Luckily the world's navy is gathered in Hawaii for exercises, and Taylor Kitsch's naval loose cannon must rise to the occasion and save the day.
A few diversions and a good half hour drift by before we really get down to it, but once it kicks off astonishing visual effects are piled on to wreak devastation on a massive scale, unleashing a grinding metallic orgy of destruction that's fun for a while and yet surprisingly repetitive and lifeless in places.
Kitsch shows much the same stolid charm he did as John Carter, but Liam Neeson is criminally underused as the admiral in charge, largely because much of the fleet is isolated, leaving Kitsch and his crew as the only ones carrying the fight.

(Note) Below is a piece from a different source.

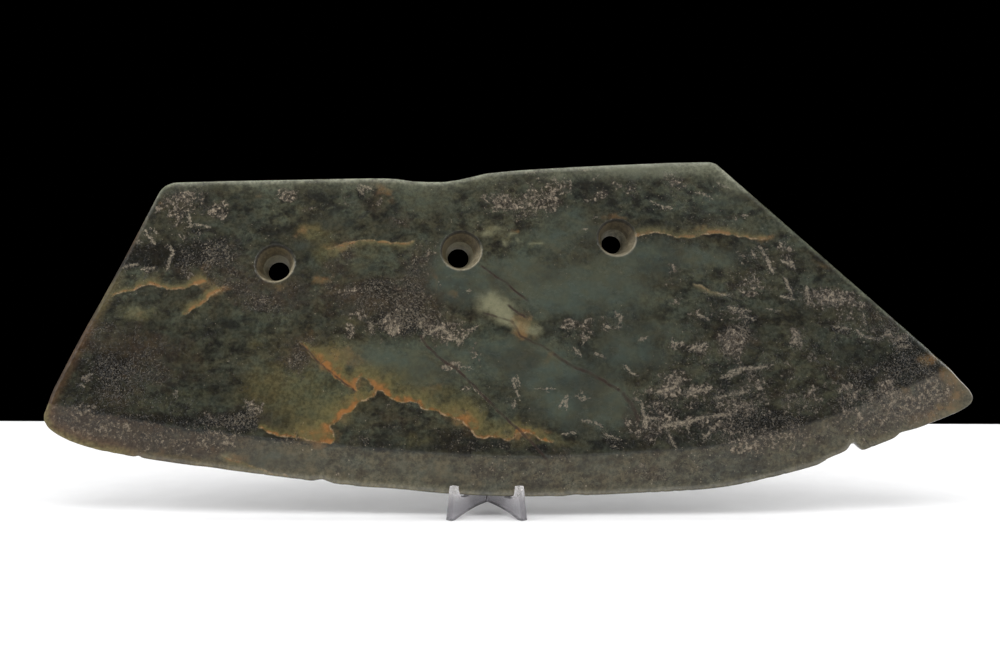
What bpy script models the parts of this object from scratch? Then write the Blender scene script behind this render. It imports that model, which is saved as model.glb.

It's as cheesy as Independence Day and as chaotic as Transformers but agreeably goofy, never asking to be taken too seriously, which is probably just as well.
Director: Peter Berg
Running time: 131 mins
GRAND ILLUSION (U)
Gloriously remastered all-time classic
ONE of the all time great anti-war films gets a 75th anniversary re-release in a gloriously remastered version.
During the First World War a pair of French soldiers (Jean Gabin and Pierre Fresnay) attempt to escape from a series of prisoner of war camps, ending up at a seemingly impenetrable castle overseen by Erich von Stroheim.
Though it set the blueprint for all POW movies to come, and its influence can be seen in everything from Casablanca to Inglourious Basterds, Renoir's classic is less about the details of escape than the futility of war, one still fresh in the memory, and with the growing fear that another one would soon follow.
As Fresnay's aristocrat bonds with von Stroheim to the concern of Gabin, its dissection of the class divide only adds to the poignancy, but it's the humanity that shines through in a film that's moving, witty and acted and directed to perfection.